▶ [RECORDED DATA]:
## START
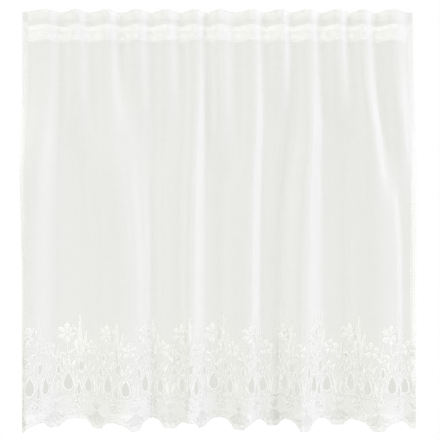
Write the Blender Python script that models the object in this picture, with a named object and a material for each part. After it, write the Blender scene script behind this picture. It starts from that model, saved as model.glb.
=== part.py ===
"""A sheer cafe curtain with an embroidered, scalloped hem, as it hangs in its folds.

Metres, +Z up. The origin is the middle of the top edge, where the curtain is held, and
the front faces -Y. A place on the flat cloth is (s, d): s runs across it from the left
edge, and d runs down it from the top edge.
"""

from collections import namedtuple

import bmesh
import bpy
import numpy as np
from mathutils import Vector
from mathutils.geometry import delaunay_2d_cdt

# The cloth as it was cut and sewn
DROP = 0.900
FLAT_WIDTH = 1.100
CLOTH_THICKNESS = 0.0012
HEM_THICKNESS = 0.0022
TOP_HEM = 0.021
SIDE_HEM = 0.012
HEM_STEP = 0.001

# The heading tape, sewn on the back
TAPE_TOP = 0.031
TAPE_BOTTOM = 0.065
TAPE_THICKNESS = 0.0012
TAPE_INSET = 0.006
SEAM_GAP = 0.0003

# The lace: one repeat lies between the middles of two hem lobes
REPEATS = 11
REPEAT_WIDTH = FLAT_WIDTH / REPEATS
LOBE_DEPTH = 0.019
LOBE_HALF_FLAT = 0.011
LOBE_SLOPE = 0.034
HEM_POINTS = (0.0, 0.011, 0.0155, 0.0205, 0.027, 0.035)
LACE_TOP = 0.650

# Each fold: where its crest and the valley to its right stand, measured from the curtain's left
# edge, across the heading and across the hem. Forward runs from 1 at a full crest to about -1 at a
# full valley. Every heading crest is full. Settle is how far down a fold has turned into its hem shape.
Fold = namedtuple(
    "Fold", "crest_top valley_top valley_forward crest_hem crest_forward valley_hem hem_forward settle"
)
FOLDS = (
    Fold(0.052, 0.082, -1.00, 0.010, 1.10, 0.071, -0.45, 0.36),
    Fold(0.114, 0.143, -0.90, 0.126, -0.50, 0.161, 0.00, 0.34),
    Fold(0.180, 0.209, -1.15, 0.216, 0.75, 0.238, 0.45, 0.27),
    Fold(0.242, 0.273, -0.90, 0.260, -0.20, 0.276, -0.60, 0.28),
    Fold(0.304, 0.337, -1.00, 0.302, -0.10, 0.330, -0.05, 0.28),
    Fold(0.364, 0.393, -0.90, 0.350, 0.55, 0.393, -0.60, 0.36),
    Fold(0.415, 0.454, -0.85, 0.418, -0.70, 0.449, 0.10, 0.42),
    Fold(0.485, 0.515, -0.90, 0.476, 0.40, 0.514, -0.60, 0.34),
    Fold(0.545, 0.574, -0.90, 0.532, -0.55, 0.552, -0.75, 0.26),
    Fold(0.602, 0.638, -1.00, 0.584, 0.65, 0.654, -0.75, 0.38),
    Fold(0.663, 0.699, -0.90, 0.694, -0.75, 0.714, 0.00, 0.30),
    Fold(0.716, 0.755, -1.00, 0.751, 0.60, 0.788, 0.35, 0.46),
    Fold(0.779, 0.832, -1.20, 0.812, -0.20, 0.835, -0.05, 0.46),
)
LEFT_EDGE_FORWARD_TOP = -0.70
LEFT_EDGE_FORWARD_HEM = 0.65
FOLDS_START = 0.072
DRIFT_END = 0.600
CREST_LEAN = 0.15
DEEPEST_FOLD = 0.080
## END
▶ [DIRECTIONS]: Each line from the top of the material above through the line with "in its folds." must be echoed exactly, and no other line.

▶ [PROBLEM SOLUTION]:
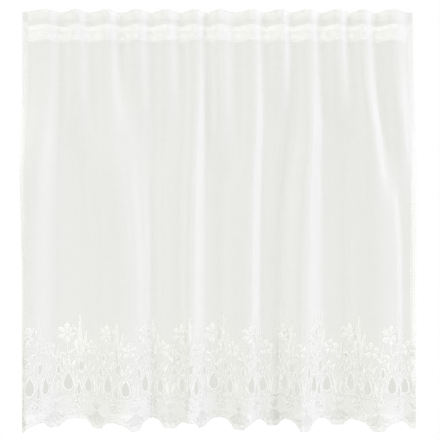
Write the Blender Python script that models the object in this picture, with a named object and a material for each part. After it, write the Blender scene script behind this picture. It starts from that model, saved as model.glb.
=== part.py ===
"""A sheer cafe curtain with an embroidered, scalloped hem, as it hangs in its folds.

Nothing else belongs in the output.